Movie review / ‘Hope Gap’ (M)

Annette Bening and Bill Nighy in “Hope Gap”.

“Hope Gap” (M) *** and a half

FROM filmmaker William Nicholson comes this controlled observation of the break-down of a long-standing marriage.

It’s essentially a two-hander performed with style, grace and a screenplay that pulls no punches. After 29 years of marriage, Edward (Bill Nighy) tells Grace (Annette Bening) that he plans to move out of the family home in the small English town of Seaford. 

Here are two actors whose provenance is unshakeable. Bill Nighy could turn reading a page of the phone book into a special experience. His portrayal here of a high-school history teacher who comes home each night to arrange the evening meal is controlled, confident of Edward’s reason, unshakeable in its finality. 

But it is Bening as Grace who steals the film, desolate, unable to understand where she might have gone wrong, if indeed she has gone wrong. Grace has been spending her days compiling an anthology. Her delivery of sadness, anger, inability to accept that Edward has found another woman to be more comforting (sex apparently plays no part in his decision) is brilliant.

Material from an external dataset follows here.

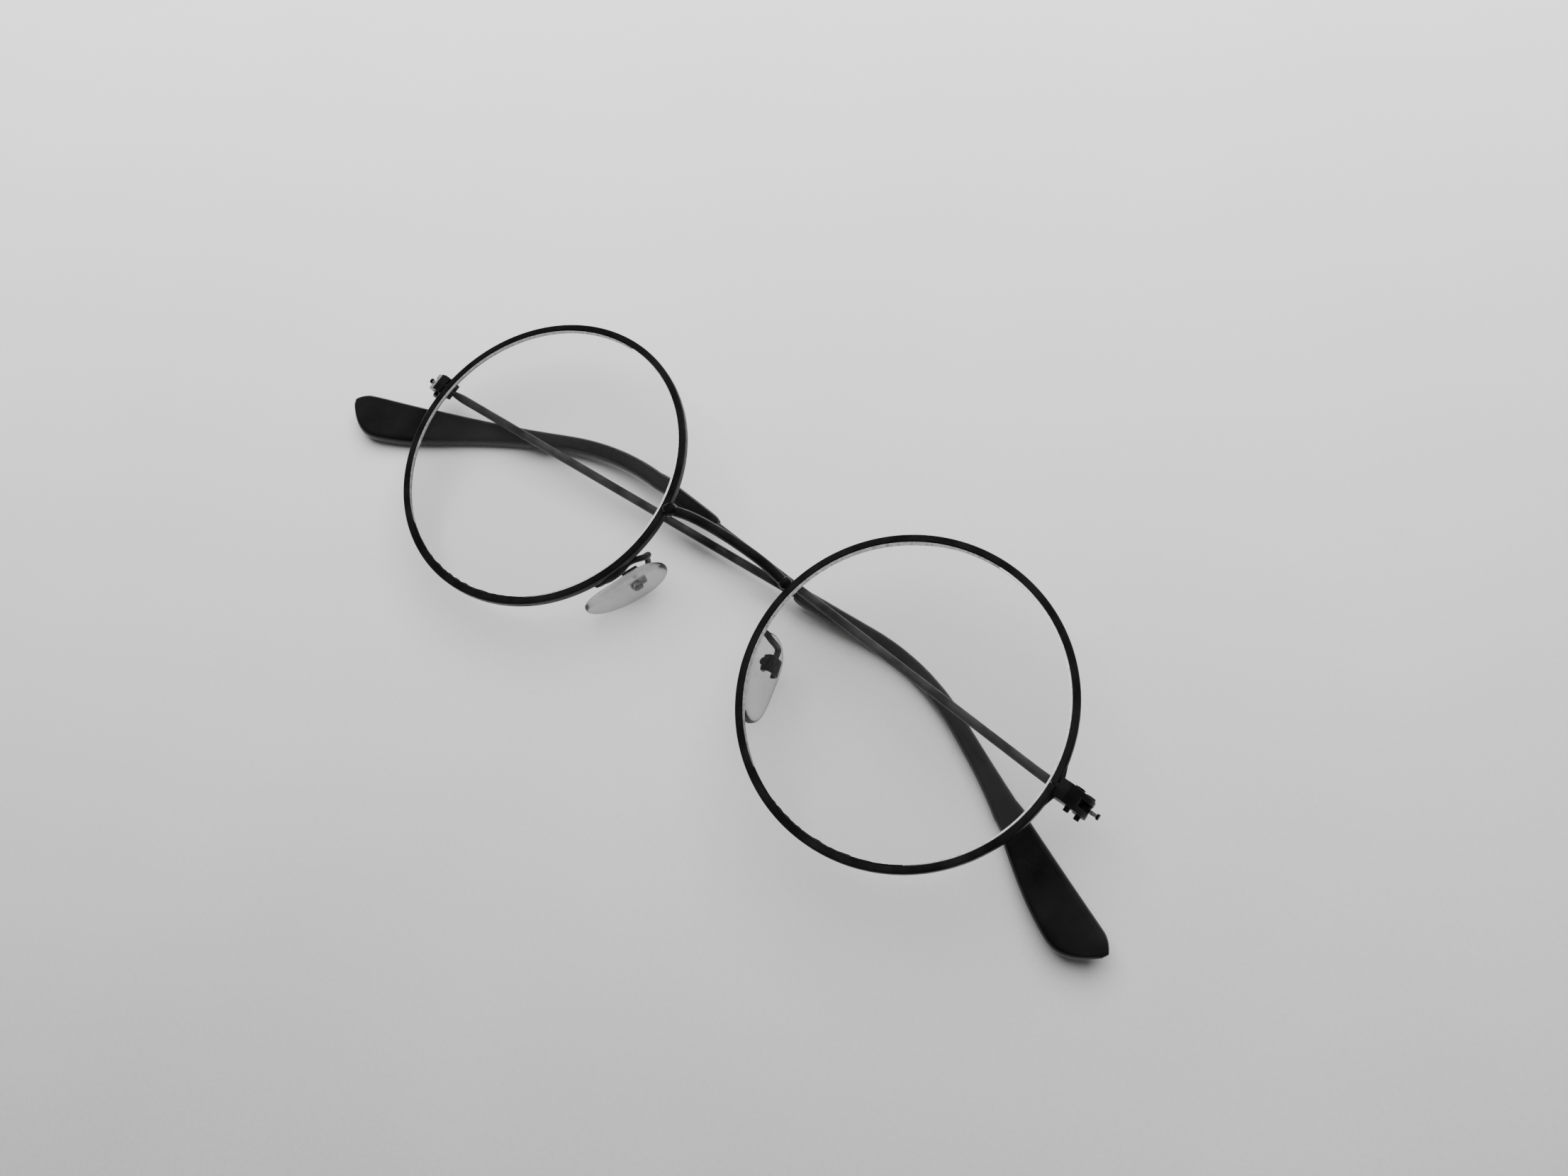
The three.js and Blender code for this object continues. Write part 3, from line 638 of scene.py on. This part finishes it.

Grace and Edward’s 25-year-old son Jamie (Josh O’Connor) in London is bewildered when he learns of Edward’s intention. His efforts to bring about reconciliation don’t work.

Apparently, writer/director Nicholson found the seed of the film’s story in the collapse of his own parents’ marriage after 33 years. It resonated in me – I have travelled that road and know the confusion that it creates. Seeing it so sensitively delineated in the film four decades later still has power to disturb me.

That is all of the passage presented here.